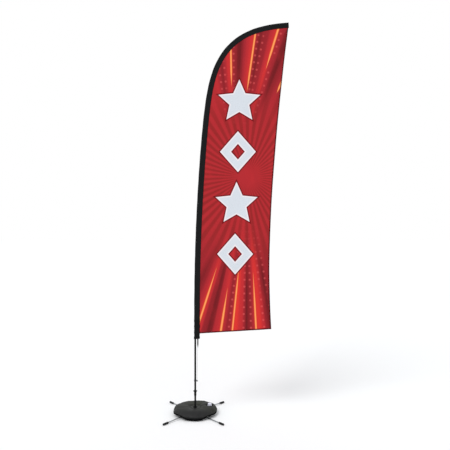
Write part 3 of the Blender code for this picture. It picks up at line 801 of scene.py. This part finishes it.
def make_legs():
    span = LEG_REACH - HUB_INNER
    tilt = atan((UPPER_LEG_HEIGHT - BOOT_RADIUS) / span)
    raised = BOOT_RADIUS * cos(tilt) + span * tan(tilt)
    legs = (("upper_right", LEG_ANGLE, raised, tilt, "stand"),
            ("upper_left", LEG_ANGLE + 180.0, raised, tilt, "stand"),
            ("lower_right", -LEG_ANGLE, BOOT_RADIUS, 0.0, "lower_cross"),
            ("lower_left", 180.0 - LEG_ANGLE, BOOT_RADIUS, 0.0, "lower_cross"))
    for tag, angle, height, slope, body in legs:
        lie = leg_frame(angle, height, slope)
        length = span / cos(slope)
        end = length - 0.0053
        rod = [
            (0.0, end), *arc(LEG_RADIUS - 0.0008, end - 0.0008, 0.0008, 90, 0),
            *[(LEG_RADIUS, end * k / 12) for k in range(11, 0, -1)],
            *arc(LEG_RADIUS - 0.0008, 0.0008, 0.0008, 0, -90), (0.0, 0.0)]
        turned("leg_tube_" + tag, rod, 40, CHROME, body, "chromed_steel", "leg_rod_" + tag, at=lie)

        start = length - BOOT_LENGTH
        boot = [(0.0, length)] + arc(BOOT_RADIUS - 0.003, length - 0.003, 0.003, 90, 0, 6)
        for k in range(9):
            z = length - 0.0075 - 0.0052 * k
            boot += [(BOOT_RADIUS, z + 0.0012), (BOOT_RADIUS - 0.0008, z + 0.0006),
                     (BOOT_RADIUS - 0.0008, z - 0.0006), (BOOT_RADIUS, z - 0.0012)]
        boot += [
            (BOOT_RADIUS, start + 0.0105), (BOOT_RADIUS - 0.0022, start + 0.006),
            *arc(BOOT_RADIUS - 0.003, start + 0.002, 0.002, 50, -90, 6), (LEG_RADIUS + 0.0004, start),
            (LEG_RADIUS + 0.0003, start + 0.003), (LEG_RADIUS + 0.0003, length - 0.005),
            (0.0, length - 0.005)]
        turned("leg_foot_" + tag, boot, 40, RUBBER, body, "black_rubber", "leg_boot_" + tag, at=lie)


# ---- stem, bearing housing, spindle and lower pole ----
def make_stem():
    """The stem, with a fine bead of knurling round the top of its flared foot."""
    def bead(angle, radius, z):
        raised = smooth_step(0.0445, 0.0425, z) * smooth_step(0.041, 0.0418, z)
        return radius + 0.00035 * cos(34 * angle) * raised

    profile = [
        (0.0105, 0.1998), (0.0105, 0.12), (0.0105, 0.048), (0.0107, 0.0464), (0.0115, 0.0448),
        (0.013, 0.0436), (0.0145, 0.043), (0.016, 0.0426), (0.0167, 0.042), (0.017, 0.0412),
        (0.017, 0.0394), (0.0166, 0.0389), (0.0087, 0.0389), (0.0087, 0.1998)]
    turned("stem_body", profile, 64, BLACK_PAINT, "stand", "black_paint", "stem_tube", closed=True,
           bulge=bead)


def make_housing():
    top = 0.2424
    profile = [(0.0116, top)] + arc(0.0127, top - 0.0008, 0.0008, 90, 0, 4)
    for z in (0.236, 0.23):
        profile += [(0.0135, z + 0.0007), (0.013, z + 0.0004), (0.013, z - 0.0004), (0.0135, z - 0.0007)]
    profile += [(0.0135, 0.2092), (0.0134, 0.208), (0.0129, 0.2062), (0.012, 0.203), (0.0116, 0.2008),
                (0.0112, 0.2004), (0.0081, 0.2004), (0.0081, 0.2305), (0.0115, 0.2305)]
    turned("housing_body", profile, 64, BLACK_PAINT, "stand", "black_paint", "bearing_housing",
           closed=True)


def make_spindle():
    """The spindle that the pole stands on, grooved above and knurled round its flange."""
    def knurl(angle, radius, z):
        return radius + (0.00035 * cos(54 * angle) if radius > 0.0205 else 0.0)

    profile = [(0.0, 0.38), (0.006, 0.3799), (0.007, 0.3792), (0.0076, 0.3776)]
    for z in (0.36, 0.305):
        profile += [(0.0076, z + 0.0011), (0.006, z + 0.001), (0.006, z - 0.001), (0.0076, z - 0.0011)]
    profile += [(0.0076, 0.258), (0.0077, 0.2575), (0.0084, 0.2574), (0.019, 0.2574), (0.0201, 0.257),
                (0.0206, 0.2562), (0.0206, 0.2493), (0.0201, 0.2485), (0.019, 0.2481), (0.0062, 0.2481),
                (0.0061, 0.2395), (0.0039, 0.2394), (0.0039, 0.2102), (0.0032, 0.2102), (0.0032, 0.2078),
                (0.0039, 0.2078), (0.0039, 0.2048), (0.0036, 0.2045), (0.0, 0.2045)]
    turned("spindle_body", profile, 108, BLACK_PAINT, "spindle", "black_paint", "spindle", bulge=knurl)


def make_lower_pole():
    low, high = 0.2601, 1.4
    profile = [
        (TUBE_BORE + 0.0002, low), (TUBE_RADIUS - 0.0003, low), (TUBE_RADIUS, low + 0.0004),
        *[(TUBE_RADIUS, low + (high - low) * k / 24) for k in range(1, 24)],
        (TUBE_RADIUS, high - 0.0004), (TUBE_RADIUS - 0.0003, high), (TUBE_BORE + 0.0002, high),
        (TUBE_BORE, high - 0.0004), (TUBE_BORE, low + 0.0004)]
    sides = 48

    def place(i, j):
        radius, s = profile[j % len(profile)]
        angle = tau * i / sides
        return centre(s) + outward(s) * (radius * cos(angle)) + Vector((0, radius * sin(angle), 0))

    mesh = grid_mesh("pole_tube_lower", sides, len(profile), place, wrap=True)
    clean(mesh)
    piece(mesh, POLE_BLACK, "pole", "black_anodised", "pole_section_1")


# ---- tension cord ----
CORD_TOP = Vector((0.029, 0.0, 0.7537))
CORD_FOOT = Vector((0.021, 0.0, 0.3675))
CORD_RADIUS = 0.002
BALL_RADIUS = 0.0055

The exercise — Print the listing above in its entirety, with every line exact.

Complete output —
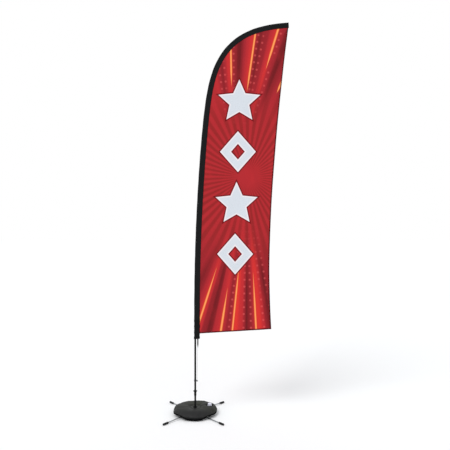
Write part 3 of the Blender code for this picture. It picks up at line 801 of scene.py. This part finishes it.
def make_legs():
    span = LEG_REACH - HUB_INNER
    tilt = atan((UPPER_LEG_HEIGHT - BOOT_RADIUS) / span)
    raised = BOOT_RADIUS * cos(tilt) + span * tan(tilt)
    legs = (("upper_right", LEG_ANGLE, raised, tilt, "stand"),
            ("upper_left", LEG_ANGLE + 180.0, raised, tilt, "stand"),
            ("lower_right", -LEG_ANGLE, BOOT_RADIUS, 0.0, "lower_cross"),
            ("lower_left", 180.0 - LEG_ANGLE, BOOT_RADIUS, 0.0, "lower_cross"))
    for tag, angle, height, slope, body in legs:
        lie = leg_frame(angle, height, slope)
        length = span / cos(slope)
        end = length - 0.0053
        rod = [
            (0.0, end), *arc(LEG_RADIUS - 0.0008, end - 0.0008, 0.0008, 90, 0),
            *[(LEG_RADIUS, end * k / 12) for k in range(11, 0, -1)],
            *arc(LEG_RADIUS - 0.0008, 0.0008, 0.0008, 0, -90), (0.0, 0.0)]
        turned("leg_tube_" + tag, rod, 40, CHROME, body, "chromed_steel", "leg_rod_" + tag, at=lie)

        start = length - BOOT_LENGTH
        boot = [(0.0, length)] + arc(BOOT_RADIUS - 0.003, length - 0.003, 0.003, 90, 0, 6)
        for k in range(9):
            z = length - 0.0075 - 0.0052 * k
            boot += [(BOOT_RADIUS, z + 0.0012), (BOOT_RADIUS - 0.0008, z + 0.0006),
                     (BOOT_RADIUS - 0.0008, z - 0.0006), (BOOT_RADIUS, z - 0.0012)]
        boot += [
            (BOOT_RADIUS, start + 0.0105), (BOOT_RADIUS - 0.0022, start + 0.006),
            *arc(BOOT_RADIUS - 0.003, start + 0.002, 0.002, 50, -90, 6), (LEG_RADIUS + 0.0004, start),
            (LEG_RADIUS + 0.0003, start + 0.003), (LEG_RADIUS + 0.0003, length - 0.005),
            (0.0, length - 0.005)]
        turned("leg_foot_" + tag, boot, 40, RUBBER, body, "black_rubber", "leg_boot_" + tag, at=lie)


# ---- stem, bearing housing, spindle and lower pole ----
def make_stem():
    """The stem, with a fine bead of knurling round the top of its flared foot."""
    def bead(angle, radius, z):
        raised = smooth_step(0.0445, 0.0425, z) * smooth_step(0.041, 0.0418, z)
        return radius + 0.00035 * cos(34 * angle) * raised

    profile = [
        (0.0105, 0.1998), (0.0105, 0.12), (0.0105, 0.048), (0.0107, 0.0464), (0.0115, 0.0448),
        (0.013, 0.0436), (0.0145, 0.043), (0.016, 0.0426), (0.0167, 0.042), (0.017, 0.0412),
        (0.017, 0.0394), (0.0166, 0.0389), (0.0087, 0.0389), (0.0087, 0.1998)]
    turned("stem_body", profile, 64, BLACK_PAINT, "stand", "black_paint", "stem_tube", closed=True,
           bulge=bead)


def make_housing():
    top = 0.2424
    profile = [(0.0116, top)] + arc(0.0127, top - 0.0008, 0.0008, 90, 0, 4)
    for z in (0.236, 0.23):
        profile += [(0.0135, z + 0.0007), (0.013, z + 0.0004), (0.013, z - 0.0004), (0.0135, z - 0.0007)]
    profile += [(0.0135, 0.2092), (0.0134, 0.208), (0.0129, 0.2062), (0.012, 0.203), (0.0116, 0.2008),
                (0.0112, 0.2004), (0.0081, 0.2004), (0.0081, 0.2305), (0.0115, 0.2305)]
    turned("housing_body", profile, 64, BLACK_PAINT, "stand", "black_paint", "bearing_housing",
           closed=True)


def make_spindle():
    """The spindle that the pole stands on, grooved above and knurled round its flange."""
    def knurl(angle, radius, z):
        return radius + (0.00035 * cos(54 * angle) if radius > 0.0205 else 0.0)

    profile = [(0.0, 0.38), (0.006, 0.3799), (0.007, 0.3792), (0.0076, 0.3776)]
    for z in (0.36, 0.305):
        profile += [(0.0076, z + 0.0011), (0.006, z + 0.001), (0.006, z - 0.001), (0.0076, z - 0.0011)]
    profile += [(0.0076, 0.258), (0.0077, 0.2575), (0.0084, 0.2574), (0.019, 0.2574), (0.0201, 0.257),
                (0.0206, 0.2562), (0.0206, 0.2493), (0.0201, 0.2485), (0.019, 0.2481), (0.0062, 0.2481),
                (0.0061, 0.2395), (0.0039, 0.2394), (0.0039, 0.2102), (0.0032, 0.2102), (0.0032, 0.2078),
                (0.0039, 0.2078), (0.0039, 0.2048), (0.0036, 0.2045), (0.0, 0.2045)]
    turned("spindle_body", profile, 108, BLACK_PAINT, "spindle", "black_paint", "spindle", bulge=knurl)


def make_lower_pole():
    low, high = 0.2601, 1.4
    profile = [
        (TUBE_BORE + 0.0002, low), (TUBE_RADIUS - 0.0003, low), (TUBE_RADIUS, low + 0.0004),
        *[(TUBE_RADIUS, low + (high - low) * k / 24) for k in range(1, 24)],
        (TUBE_RADIUS, high - 0.0004), (TUBE_RADIUS - 0.0003, high), (TUBE_BORE + 0.0002, high),
        (TUBE_BORE, high - 0.0004), (TUBE_BORE, low + 0.0004)]
    sides = 48

    def place(i, j):
        radius, s = profile[j % len(profile)]
        angle = tau * i / sides
        return centre(s) + outward(s) * (radius * cos(angle)) + Vector((0, radius * sin(angle), 0))

    mesh = grid_mesh("pole_tube_lower", sides, len(profile), place, wrap=True)
    clean(mesh)
    piece(mesh, POLE_BLACK, "pole", "black_anodised", "pole_section_1")


# ---- tension cord ----
CORD_TOP = Vector((0.029, 0.0, 0.7537))
CORD_FOOT = Vector((0.021, 0.0, 0.3675))
CORD_RADIUS = 0.002
BALL_RADIUS = 0.0055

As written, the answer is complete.